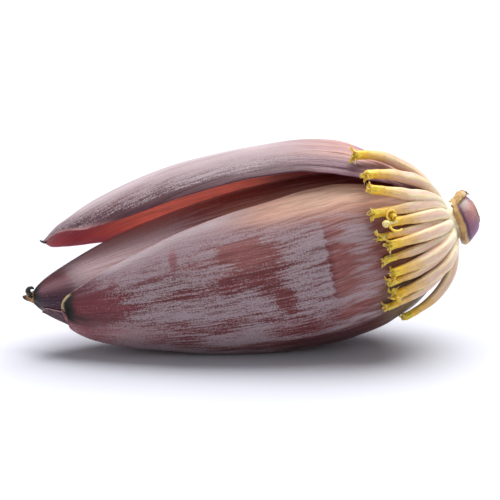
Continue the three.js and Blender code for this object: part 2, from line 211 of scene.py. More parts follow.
@dataclass
class Shape:
    """Points, faces and marks of one piece, gathered from closed surfaces.

    Attributes:
        points: blocks of vertex positions in millimetres.
        faces: blocks of faces with the number of corners each face has.
        slots: material slot of each face, block by block.
        marks: named values of the vertices, block by block: one number or three each.
    """

    points: list[Array] = field(default_factory=list)
    faces: list[Array] = field(default_factory=list)
    slots: list[Array] = field(default_factory=list)
    marks: dict[str, list[Array]] = field(default_factory=dict)

    def _start(self) -> int:
        """Number of the next vertex."""
        return sum(len(block) for block in self.points)

    def _grid(self, rows: int, sides: int) -> tuple[Array, Array, Array]:
        """Numbers of the next rings of vertices, of their neighbours, and the quads between them."""
        number = self._start() + np.arange(rows * sides).reshape(rows, sides)
        ahead = np.roll(number, -1, axis=1)
        quads = np.stack([number[:-1], ahead[:-1], ahead[1:], number[1:]], -1).reshape(-1, 4)
        return number, ahead, quads

    def _note(self, marks: dict[str, Array], count: int) -> None:
        """Keeps the marks of a new block of count vertices."""
        for name, values in marks.items():
            flat = np.asarray(values, float).reshape(count, -1)
            self.marks.setdefault(name, []).append(flat)

    def add_tube(self, rings: Array, marks: dict[str, Array]) -> None:
        """Adds a surface of rings that is closed round and capped by a fan at either end.

        Args:
            rings: points as (ring, corner, xyz).
            marks: values of each point, as (ring, corner) or (ring, corner, 3).
        """
        rows, sides = rings.shape[:2]
        number, ahead, quads = self._grid(rows, sides)
        poles = number[-1, -1] + 1 + np.arange(2)
        caps = [
            np.stack([np.full(sides, poles[0]), ahead[0], number[0]], -1),
            np.stack([np.full(sides, poles[1]), number[-1], ahead[-1]], -1),
        ]
        ends = rings[[0, -1]].mean(axis=1)
        faces = [quads, *caps]
        slots = np.zeros(sum(len(block) for block in faces), int)
        self._add(np.vstack([rings.reshape(-1, 3), ends]), faces, slots)
        full = {}
        for name, values in marks.items():
            v = np.broadcast_to(values, (rows, sides) + np.shape(values)[2:]).astype(float)
            tail = v[[0, -1]].mean(axis=1).reshape(2, -1)
            full[name] = np.vstack([v.reshape(rows * sides, -1), tail])
        self._note(full, rows * sides + 2)

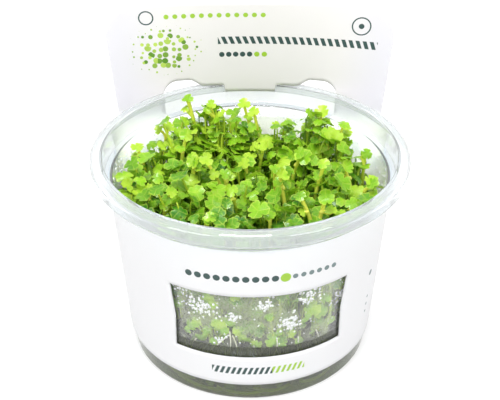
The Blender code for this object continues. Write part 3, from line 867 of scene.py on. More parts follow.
def card_points(angle, height):
    """Points of the card's outer face, by angle from the back in degrees and height.

    Each lies on an arc of curvature bend through the point depth behind the axis. On the
    cup bend and depth are those of the cone, and towards the header they change smoothly to
    those of a nearly flat sheet that passes outside the flange.
    """
    on_cup = card_radius(np.minimum(height, CARD_TOP))
    fade = 1.0 - smoothstep(*CARD_FLARE_FADE, np.abs(angle))
    flare = smoothstep(CARD_FLARE_START, CARD_FLARE_END, height) * fade
    above = np.maximum(height - CARD_FLARE_END, 0.0)
    up = above / (HEADER_TOP - CARD_FLARE_END)
    bend = mix(1.0 / on_cup, mix(1.0 / HEADER_BEND_LOW, 1.0 / HEADER_BEND_TOP, up), flare)
    depth = mix(on_cup, mix(HEADER_DEPTH_LOW, HEADER_DEPTH_TOP, up), flare)
    turn = np.radians(angle) * on_cup * (1.0 + HEADER_SPREAD * above / MM) * bend
    return np.stack(
        (np.sin(turn) / bend, depth - (1.0 - np.cos(turn)) / bend, height), axis=-1)


def angle_at(width):
    """The angle from the back of a point this far along the card, at the sleeve's top."""
    return np.degrees(width / card_radius(CARD_TOP))


def slot_edges(width):
    """Bottom and top of the slot at these distances along the card from its middle."""
    far = np.abs(width)
    past = np.maximum(far - (SLOT_HALF_WIDTH - SLOT_ROUNDING), 0.0)
    drop = SLOT_ROUNDING - np.sqrt(np.maximum(SLOT_ROUNDING ** 2 - past ** 2, 0.0))
    rise = smoothstep(TONGUE_HALF_WIDTH, TONGUE_HALF_WIDTH + TONGUE_FLARE, far)
    top = mix(TONGUE_BOTTOM, SLOT_TOP, rise)
    step = smoothstep(TAB_HALF_WIDTH, TAB_HALF_WIDTH + TAB_STEP, far)
    top = np.where(far <= TONGUE_HALF_WIDTH, mix(TAB_BOTTOM, TONGUE_BOTTOM, step), top)
    return SLOT_BOTTOM + SLOT_FOOT_SHARE * drop, top - drop


def header_top(width):
    past = np.maximum(np.abs(width) - (HEADER_HALF_WIDTH - HEADER_CORNER), 0.0)
    rounding = np.sqrt(np.maximum(HEADER_CORNER ** 2 - past ** 2, 0.0))
    return HEADER_TOP - HEADER_CORNER + rounding


def header_widths():
    """Places along the header's right half where the grid has a column, close at corners."""
    quarter = np.sin(np.radians(np.linspace(0.0, 90.0, 10)))
    return np.unique(np.round(np.concatenate((
        np.linspace(0.0, TAB_HALF_WIDTH, 6),
        np.linspace(TAB_HALF_WIDTH + TAB_STEP, TONGUE_HALF_WIDTH, 5),
        np.linspace(TONGUE_HALF_WIDTH, TONGUE_HALF_WIDTH + TONGUE_FLARE, 7),
        SLOT_HALF_WIDTH - SLOT_ROUNDING * (1.0 - quarter),
        np.linspace(SLOT_HALF_WIDTH, HEADER_HALF_WIDTH - HEADER_CORNER, 4),
        HEADER_HALF_WIDTH - HEADER_CORNER * (1.0 - quarter))), 7))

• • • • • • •

Description of the task:
Above are the entries. Output exactly the lines beginning with the line that has "The Blender code" and ending with the line that has "degrees and height.".

Expected output:
The Blender code for this object continues. Write part 3, from line 867 of scene.py on. More parts follow.
def card_points(angle, height):
    """Points of the card's outer face, by angle from the back in degrees and height.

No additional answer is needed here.